» Task prompt
Give back exactly the lines running from the line that holds "for item in" through the line that holds "for node in", ends included, and no other lines.

· · · · ·

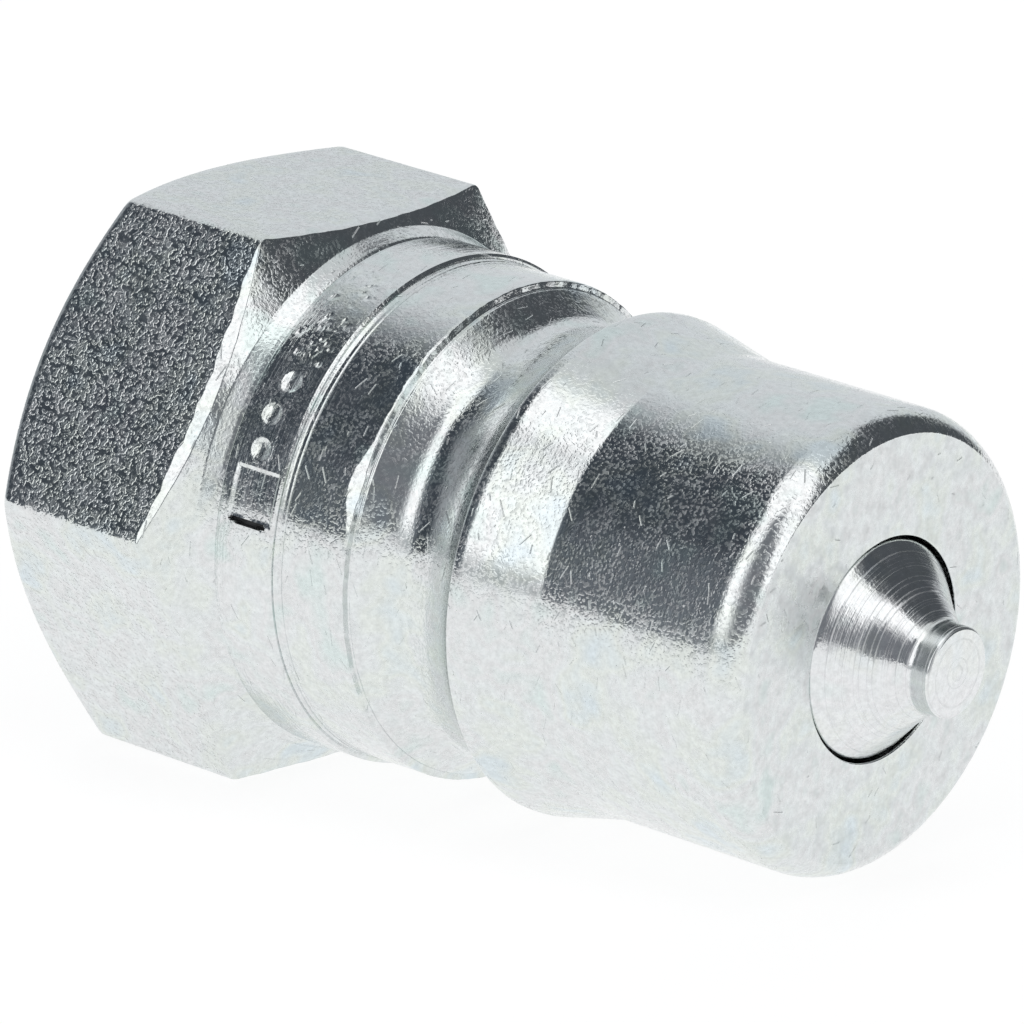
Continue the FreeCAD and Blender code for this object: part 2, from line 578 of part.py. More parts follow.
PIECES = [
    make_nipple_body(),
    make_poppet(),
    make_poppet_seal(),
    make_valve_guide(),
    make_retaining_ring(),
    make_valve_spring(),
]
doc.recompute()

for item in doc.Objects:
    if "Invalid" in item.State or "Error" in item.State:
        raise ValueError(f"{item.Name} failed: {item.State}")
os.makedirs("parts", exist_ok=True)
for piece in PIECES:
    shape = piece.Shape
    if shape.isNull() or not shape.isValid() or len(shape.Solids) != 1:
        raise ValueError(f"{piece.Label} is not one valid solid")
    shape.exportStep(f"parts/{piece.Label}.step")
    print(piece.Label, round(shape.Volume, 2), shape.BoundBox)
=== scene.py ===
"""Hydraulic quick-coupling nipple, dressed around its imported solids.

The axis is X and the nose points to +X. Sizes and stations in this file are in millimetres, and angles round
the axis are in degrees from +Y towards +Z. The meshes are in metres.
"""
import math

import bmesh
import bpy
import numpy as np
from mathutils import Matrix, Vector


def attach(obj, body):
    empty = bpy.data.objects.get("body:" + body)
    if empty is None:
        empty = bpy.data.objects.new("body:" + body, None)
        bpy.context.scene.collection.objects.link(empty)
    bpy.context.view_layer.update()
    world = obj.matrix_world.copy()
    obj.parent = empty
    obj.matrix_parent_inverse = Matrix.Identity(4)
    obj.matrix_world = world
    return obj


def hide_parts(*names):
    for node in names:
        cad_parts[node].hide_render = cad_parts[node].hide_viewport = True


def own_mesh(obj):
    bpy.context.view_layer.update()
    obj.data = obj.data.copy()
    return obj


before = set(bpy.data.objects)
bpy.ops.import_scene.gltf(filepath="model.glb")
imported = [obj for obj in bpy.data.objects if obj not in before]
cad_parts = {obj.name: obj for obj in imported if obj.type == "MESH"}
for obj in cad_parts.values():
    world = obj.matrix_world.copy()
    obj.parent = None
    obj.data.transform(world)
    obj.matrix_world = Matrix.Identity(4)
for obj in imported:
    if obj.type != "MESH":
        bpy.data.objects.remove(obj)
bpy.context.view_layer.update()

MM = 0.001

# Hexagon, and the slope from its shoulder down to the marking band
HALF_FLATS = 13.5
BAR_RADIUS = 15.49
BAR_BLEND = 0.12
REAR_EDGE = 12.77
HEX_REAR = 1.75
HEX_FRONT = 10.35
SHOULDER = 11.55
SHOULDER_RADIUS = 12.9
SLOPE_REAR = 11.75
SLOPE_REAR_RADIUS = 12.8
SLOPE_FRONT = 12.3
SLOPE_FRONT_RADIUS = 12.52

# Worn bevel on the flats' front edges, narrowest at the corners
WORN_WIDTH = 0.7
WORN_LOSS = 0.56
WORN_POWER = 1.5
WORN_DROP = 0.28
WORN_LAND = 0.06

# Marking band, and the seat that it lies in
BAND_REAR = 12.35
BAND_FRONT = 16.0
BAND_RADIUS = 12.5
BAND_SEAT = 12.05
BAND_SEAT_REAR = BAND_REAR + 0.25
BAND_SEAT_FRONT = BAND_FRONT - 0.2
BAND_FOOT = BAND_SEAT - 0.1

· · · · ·

» Solved exercise
for item in doc.Objects:
    if "Invalid" in item.State or "Error" in item.State:
        raise ValueError(f"{item.Name} failed: {item.State}")
os.makedirs("parts", exist_ok=True)
for piece in PIECES:
    shape = piece.Shape
    if shape.isNull() or not shape.isValid() or len(shape.Solids) != 1:
        raise ValueError(f"{piece.Label} is not one valid solid")
    shape.exportStep(f"parts/{piece.Label}.step")
    print(piece.Label, round(shape.Volume, 2), shape.BoundBox)
=== scene.py ===
"""Hydraulic quick-coupling nipple, dressed around its imported solids.

The axis is X and the nose points to +X. Sizes and stations in this file are in millimetres, and angles round
the axis are in degrees from +Y towards +Z. The meshes are in metres.
"""
import math

import bmesh
import bpy
import numpy as np
from mathutils import Matrix, Vector


def attach(obj, body):
    empty = bpy.data.objects.get("body:" + body)
    if empty is None:
        empty = bpy.data.objects.new("body:" + body, None)
        bpy.context.scene.collection.objects.link(empty)
    bpy.context.view_layer.update()
    world = obj.matrix_world.copy()
    obj.parent = empty
    obj.matrix_parent_inverse = Matrix.Identity(4)
    obj.matrix_world = world
    return obj


def hide_parts(*names):
    for node in names:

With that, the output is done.